CLIMATE CHANGE IN GLACIER NATIONAL PARK AND OTHER NATIONAL PARKS

Our National Parks are some of the best-protected places on earth. Yet climate change and environmental degradation have already begun impacting the parks and will continue to pose significant threats in the future if we don’t act to reverse the current trend of global warming.
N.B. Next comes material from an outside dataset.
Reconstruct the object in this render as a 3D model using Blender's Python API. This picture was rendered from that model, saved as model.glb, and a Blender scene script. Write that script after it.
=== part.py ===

“If we continue to increase our emissions of heat-trapping gases, a disrupted climate will cause the greatest damage to our national parks ever.”
~ Stephen Saunders, NRDC

Pikas
The American pika is threatened by rising temperatures that have significantly diminished its habitat. Also nicknamed boulder bunnies, these cold-loving, alpine dwelling creatures can perish from overheating. In 2003, the World Wildlife Fund sponsored a study that found pikas had vanished over a ten-year period from 7 of 25 sites in Nevada, California, and Oregon. In 2008, the pika became the first mammal in the lower 48 to be considered for endangered species status because of the impacts of global warming.

Glaciers
At the current accelerated rate of melt, scientists predict glaciers will disappear from Glacier National Park by 2030. In the North Cascades, the park’s total glacial mass has shrunk 80% since 1956.

Geysers
Old Faithful could become less faithful as the result of climate change. A study in the June 2008 issue of Geology suggested that drought has lengthened Old Faithful’s eruption cycle. A nine-year study by Shaul Hurwitz of the U.S. Geological Survey measured the relationship between drought and geyser activity; Mr. Hurwitz predicts that if current trends continue, “Our grandchildren will have to wait longer for Old Faithful to erupt.”

Bighorn Sheep
Desert Bighorn sheep in Death Valley, Joshua Tree, Canyonlands, Zion, Grand Canyon, and Great Basin National Parks face extinction. California’s bighorn sheep populations have already dwindled from 80 to 30 locations.

Joshua Trees
Rising temperatures might cause more than 90% of this iconic tree to disappear from its namesake park within a century.